> **Problem details**: The listing below should be written out exactly; please include all of it.

> **Stored data**:
....................

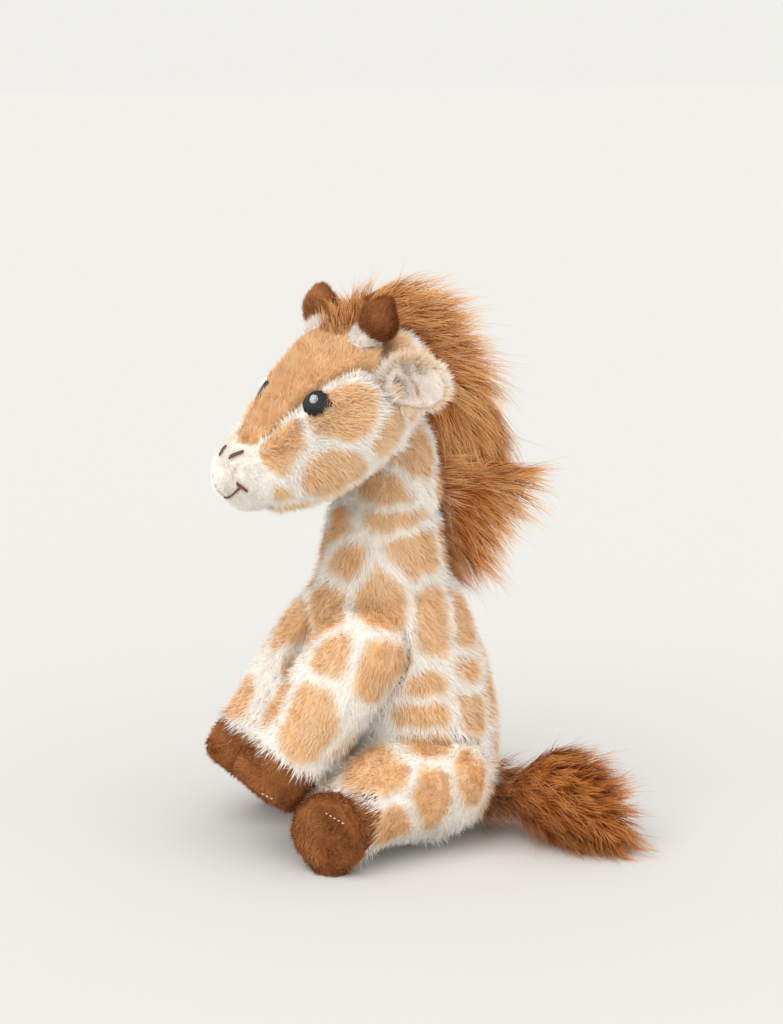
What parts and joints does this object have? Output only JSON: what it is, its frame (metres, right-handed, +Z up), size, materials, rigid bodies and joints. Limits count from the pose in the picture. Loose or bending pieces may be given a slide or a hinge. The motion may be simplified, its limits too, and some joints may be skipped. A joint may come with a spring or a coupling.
{
  "type": "plush giraffe",
  "caption": "Sitting plush giraffe with spotted short pile, long combed mane and tail tuft, brown hooves and horn tips, and an embroidered face.",
  "frame": {"origin": "middle of the seat panel's flat underside, on the floor that the toy sits on", "axes": "+Z up, -Y the way the body faces, +X the giraffe's left side"},
  "size_m": [0.1203, 0.1618, 0.2253],
  "materials": {
    "spotted_plush": "short plush pile, cream with printed tan patches",
    "tan_plush": "short tan plush pile",
    "cream_plush": "short cream plush pile",
    "brown_plush": "short brown plush pile",
    "long_hair": "long combed red-brown pile with lighter tips",
    "black_thread": "satin stitch embroidery",
    "brown_thread": "sewn thread",
    "polyester_filling": "soft fibre filling",
    "bean_bag_cloth": "plain woven cotton"
  },
  "bodies": {
    "torso": {"torso_panel_left": "spotted_plush", "torso_panel_right": "spotted_plush", "seat_panel": "cream_plush", "torso_stuffing": "polyester_filling", "seat_bean_bag": "bean_bag_cloth"},
    "neck": {"neck_panel_left": "spotted_plush", "neck_panel_right": "spotted_plush", "neck_stuffing": "polyester_filling", "neck_mane": "long_hair"},
    "head": {"head_side_left": "spotted_plush", "head_side_right": "spotted_plush", "forehead_gusset": "tan_plush", "muzzle_panel": "cream_plush", "chin_panel": "cream_plush", "head_stuffing": "polyester_filling", "head_mane": "long_hair", "eye_left": "black_thread", "nostril_left": "brown_thread", "eye_right": "black_thread", "nostril_right": "brown_thread", "mouth_stitch": "brown_thread", "horn_stem_left": "cream_plush", "horn_tip_left": "brown_plush", "horn_stem_right": "cream_plush", "horn_tip_right": "brown_plush"},
    "ear_left": {"ear_back_left": "spotted_plush", "ear_lining_left": "cream_plush"},
    "front_leg_left": {"front_skin_left": "spotted_plush", "front_hoof_left": "brown_plush", "front_sole_left": "brown_plush", "front_stuffing_left": "polyester_filling"},
    "hind_leg_left": {"hind_skin_left": "spotted_plush", "hind_hoof_left": "brown_plush", "hind_sole_left": "brown_plush", "hind_stuffing_left": "polyester_filling"},
    "ear_right": {"ear_back_right": "spotted_plush", "ear_lining_right": "cream_plush"},
    "front_leg_right": {"front_skin_right": "spotted_plush", "front_hoof_right": "brown_plush", "front_sole_right": "brown_plush", "front_stuffing_right": "polyester_filling"},
    "hind_leg_right": {"hind_skin_right": "spotted_plush", "hind_hoof_right": "brown_plush", "hind_sole_right": "brown_plush", "hind_stuffing_right": "polyester_filling"},
    "tail": {"tail_stem": "spotted_plush", "tail_tuft": "long_hair"}
  },
  "joints": [
    {"name": "neck_lean", "type": "hinge", "parent": "torso", "child": "neck", "pos_m": [0, -0.0145, 0.098], "axis": [1, 0, 0], "range_deg": [-6, 6], "stiffness_Nm_per_rad": 0.8},
    {"name": "head_turn", "type": "hinge", "parent": "neck", "child": "head", "pos_m": [0, -0.0115, 0.16], "axis": [0, 0, 1], "range_deg": [-53, 17], "stiffness_Nm_per_rad": 0.12},
    {"name": "ear_flop_left", "type": "hinge", "parent": "head", "child": "ear_left", "pos_m": [0.03456, -0.02078, 0.187], "axis": [0, 0, 1], "range_deg": [-18, 18], "stiffness_Nm_per_rad": 0.01},
    {"name": "ear_flop_right", "type": "hinge", "parent": "head", "child": "ear_right", "pos_m": [-0.02251, -0.03932, 0.187], "axis": [0, 0, 1], "range_deg": [-18, 18], "stiffness_Nm_per_rad": 0.01},
    {"name": "front_leg_lift_left", "type": "hinge", "parent": "torso", "child": "front_leg_left", "pos_m": [0.023, -0.03, 0.081], "axis": [-1, 0, 0], "range_deg": [0, 25], "stiffness_Nm_per_rad": 0.1},
    {"name": "front_leg_lift_right", "type": "hinge", "parent": "torso", "child": "front_leg_right", "pos_m": [-0.023, -0.03, 0.081], "axis": [-1, 0, 0], "range_deg": [0, 25], "stiffness_Nm_per_rad": 0.1},
    {"name": "hind_leg_spread_left", "type": "hinge", "parent": "torso", "child": "hind_leg_left", "pos_m": [0.0296, 0.005, 0.027], "axis": [0, 0, 1], "range_deg": [0, 20], "stiffness_Nm_per_rad": 0.1},
    {"name": "hind_leg_spread_right", "type": "hinge", "parent": "torso", "child": "hind_leg_right", "pos_m": [-0.0296, 0.005, 0.027], "axis": [0, 0, -1], "range_deg": [0, 20], "stiffness_Nm_per_rad": 0.1},
    {"name": "tail_wag", "type": "hinge", "parent": "torso", "child": "tail", "pos_m": [0.005, 0.026, 0.015], "axis": [0, 0, 1], "range_deg": [-20, 20], "stiffness_Nm_per_rad": 0.03}
  ]
}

....................

> **Written solution**:
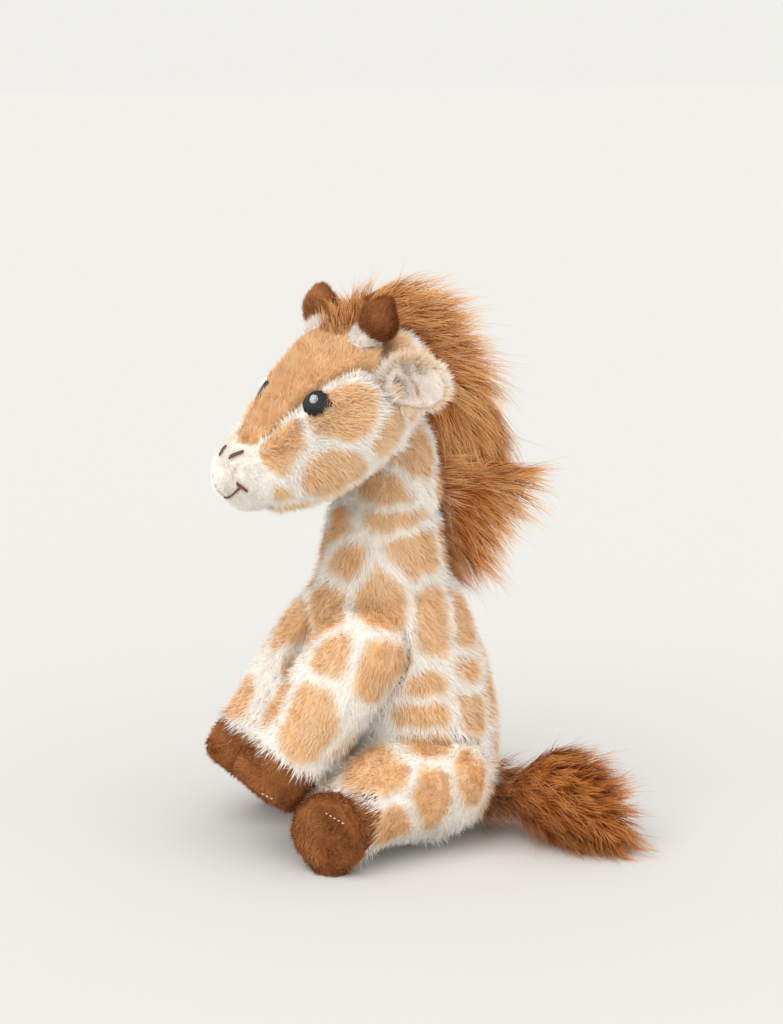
What parts and joints does this object have? Output only JSON: what it is, its frame (metres, right-handed, +Z up), size, materials, rigid bodies and joints. Limits count from the pose in the picture. Loose or bending pieces may be given a slide or a hinge. The motion may be simplified, its limits too, and some joints may be skipped. A joint may come with a spring or a coupling.
{
  "type": "plush giraffe",
  "caption": "Sitting plush giraffe with spotted short pile, long combed mane and tail tuft, brown hooves and horn tips, and an embroidered face.",
  "frame": {"origin": "middle of the seat panel's flat underside, on the floor that the toy sits on", "axes": "+Z up, -Y the way the body faces, +X the giraffe's left side"},
  "size_m": [0.1203, 0.1618, 0.2253],
  "materials": {
    "spotted_plush": "short plush pile, cream with printed tan patches",
    "tan_plush": "short tan plush pile",
    "cream_plush": "short cream plush pile",
    "brown_plush": "short brown plush pile",
    "long_hair": "long combed red-brown pile with lighter tips",
    "black_thread": "satin stitch embroidery",
    "brown_thread": "sewn thread",
    "polyester_filling": "soft fibre filling",
    "bean_bag_cloth": "plain woven cotton"
  },
  "bodies": {
    "torso": {"torso_panel_left": "spotted_plush", "torso_panel_right": "spotted_plush", "seat_panel": "cream_plush", "torso_stuffing": "polyester_filling", "seat_bean_bag": "bean_bag_cloth"},
    "neck": {"neck_panel_left": "spotted_plush", "neck_panel_right": "spotted_plush", "neck_stuffing": "polyester_filling", "neck_mane": "long_hair"},
    "head": {"head_side_left": "spotted_plush", "head_side_right": "spotted_plush", "forehead_gusset": "tan_plush", "muzzle_panel": "cream_plush", "chin_panel": "cream_plush", "head_stuffing": "polyester_filling", "head_mane": "long_hair", "eye_left": "black_thread", "nostril_left": "brown_thread", "eye_right": "black_thread", "nostril_right": "brown_thread", "mouth_stitch": "brown_thread", "horn_stem_left": "cream_plush", "horn_tip_left": "brown_plush", "horn_stem_right": "cream_plush", "horn_tip_right": "brown_plush"},
    "ear_left": {"ear_back_left": "spotted_plush", "ear_lining_left": "cream_plush"},
    "front_leg_left": {"front_skin_left": "spotted_plush", "front_hoof_left": "brown_plush", "front_sole_left": "brown_plush", "front_stuffing_left": "polyester_filling"},
    "hind_leg_left": {"hind_skin_left": "spotted_plush", "hind_hoof_left": "brown_plush", "hind_sole_left": "brown_plush", "hind_stuffing_left": "polyester_filling"},
    "ear_right": {"ear_back_right": "spotted_plush", "ear_lining_right": "cream_plush"},
    "front_leg_right": {"front_skin_right": "spotted_plush", "front_hoof_right": "brown_plush", "front_sole_right": "brown_plush", "front_stuffing_right": "polyester_filling"},
    "hind_leg_right": {"hind_skin_right": "spotted_plush", "hind_hoof_right": "brown_plush", "hind_sole_right": "brown_plush", "hind_stuffing_right": "polyester_filling"},
    "tail": {"tail_stem": "spotted_plush", "tail_tuft": "long_hair"}
  },
  "joints": [
    {"name": "neck_lean", "type": "hinge", "parent": "torso", "child": "neck", "pos_m": [0, -0.0145, 0.098], "axis": [1, 0, 0], "range_deg": [-6, 6], "stiffness_Nm_per_rad": 0.8},
    {"name": "head_turn", "type": "hinge", "parent": "neck", "child": "head", "pos_m": [0, -0.0115, 0.16], "axis": [0, 0, 1], "range_deg": [-53, 17], "stiffness_Nm_per_rad": 0.12},
    {"name": "ear_flop_left", "type": "hinge", "parent": "head", "child": "ear_left", "pos_m": [0.03456, -0.02078, 0.187], "axis": [0, 0, 1], "range_deg": [-18, 18], "stiffness_Nm_per_rad": 0.01},
    {"name": "ear_flop_right", "type": "hinge", "parent": "head", "child": "ear_right", "pos_m": [-0.02251, -0.03932, 0.187], "axis": [0, 0, 1], "range_deg": [-18, 18], "stiffness_Nm_per_rad": 0.01},
    {"name": "front_leg_lift_left", "type": "hinge", "parent": "torso", "child": "front_leg_left", "pos_m": [0.023, -0.03, 0.081], "axis": [-1, 0, 0], "range_deg": [0, 25], "stiffness_Nm_per_rad": 0.1},
    {"name": "front_leg_lift_right", "type": "hinge", "parent": "torso", "child": "front_leg_right", "pos_m": [-0.023, -0.03, 0.081], "axis": [-1, 0, 0], "range_deg": [0, 25], "stiffness_Nm_per_rad": 0.1},
    {"name": "hind_leg_spread_left", "type": "hinge", "parent": "torso", "child": "hind_leg_left", "pos_m": [0.0296, 0.005, 0.027], "axis": [0, 0, 1], "range_deg": [0, 20], "stiffness_Nm_per_rad": 0.1},
    {"name": "hind_leg_spread_right", "type": "hinge", "parent": "torso", "child": "hind_leg_right", "pos_m": [-0.0296, 0.005, 0.027], "axis": [0, 0, -1], "range_deg": [0, 20], "stiffness_Nm_per_rad": 0.1},
    {"name": "tail_wag", "type": "hinge", "parent": "torso", "child": "tail", "pos_m": [0.005, 0.026, 0.015], "axis": [0, 0, 1], "range_deg": [-20, 20], "stiffness_Nm_per_rad": 0.03}
  ]
}